Бытие идеи мыслится здесь как замыкающийся в себе процесс. Познание истины - это витание в этом вневременном бытии, силою вновь снимающей все предметное последовательности актов мышления. Поскольку истинное, как это вневременное бытие, всегда уже есть, не существует ничего существенного, что бы еще нужно было создать. Форма «задачи» для деятельности во времени - это рассудочная форма в существовании, которая имеет достоинство исчезающего момента истины, но как изолированная в своей самостоятельности существует благодаря истине вневременного бытия, а тем самым, в собственном смысле, и не существует. Бытие как идея вечно создано и потому неизменно присутствует как насущная действительность. Философия, как идеализм, «есть вневременное постижение также времени и всех вещей вообще, согласно их вечным определениям»41.
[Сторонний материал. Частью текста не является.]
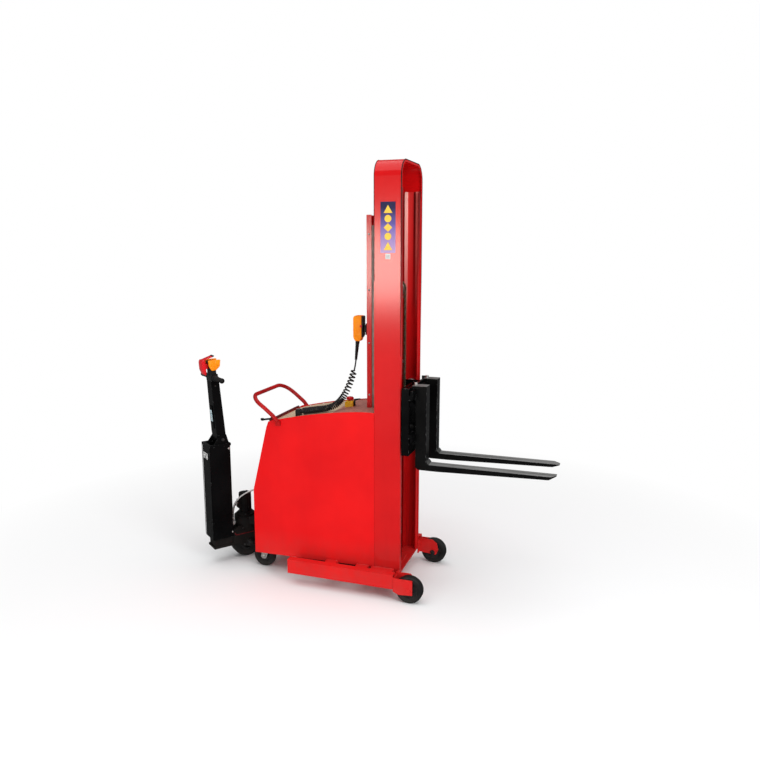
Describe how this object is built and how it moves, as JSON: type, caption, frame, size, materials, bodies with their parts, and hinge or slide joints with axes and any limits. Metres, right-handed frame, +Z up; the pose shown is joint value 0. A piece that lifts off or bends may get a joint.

Поскольку идея, как круговой диалектический процесс покоящейся в себе истины, не представляет какого-либо фиксируемого и определимого предмета рассудка, то, что она есть, можно только или развернуть в последовательности конкретных актов мышления, как известная особенная форма идеи, или же дать понять в общем виде и неопределенно. В действительности человеческой общности она говорит со мною как атмосфера некоторого мира. Она подобна незримой жизни, которая воодушевляет все и делает его целым, так что оно есть уже больше нежели только аппарат и целесообразная связь, а именно - духовное бытие, из которого существование получает движение и смысл. Идея непредсказуема, а потому не подлежит рационализации, и желать ее невозможно; желать вообще можно только из самой идеи. Ее невозможно требовать, но она сама есть основание всякого требования, поскольку она - бесконечное целое, в котором все истинное пребывает на своем месте и в своей мере. Она составляет субстанцию общности, понимающей себя самое в тех или иных идеалах, но не замкнутой в границы ни одного из них. Если целесообразная взаимосвязь перестает быть, когда достигает цели, если он был не более чем только рациональным средством для того, что требуется сделать в мире, то идея развертывается как абсолютная связь (Bindung) общности во времени; во всякое мгновение она столь же насущно действительна как исполнение, сколь и подвижна в эмпирических формах своего осуществления. Однако витальные симпатии и привычный порядок жизни сами по себе лишены идеи, если не обозначают воплощения (Verleiblichung) идеи в существовании, но остаются лишь тупостью косно продолжающегося наличного существования.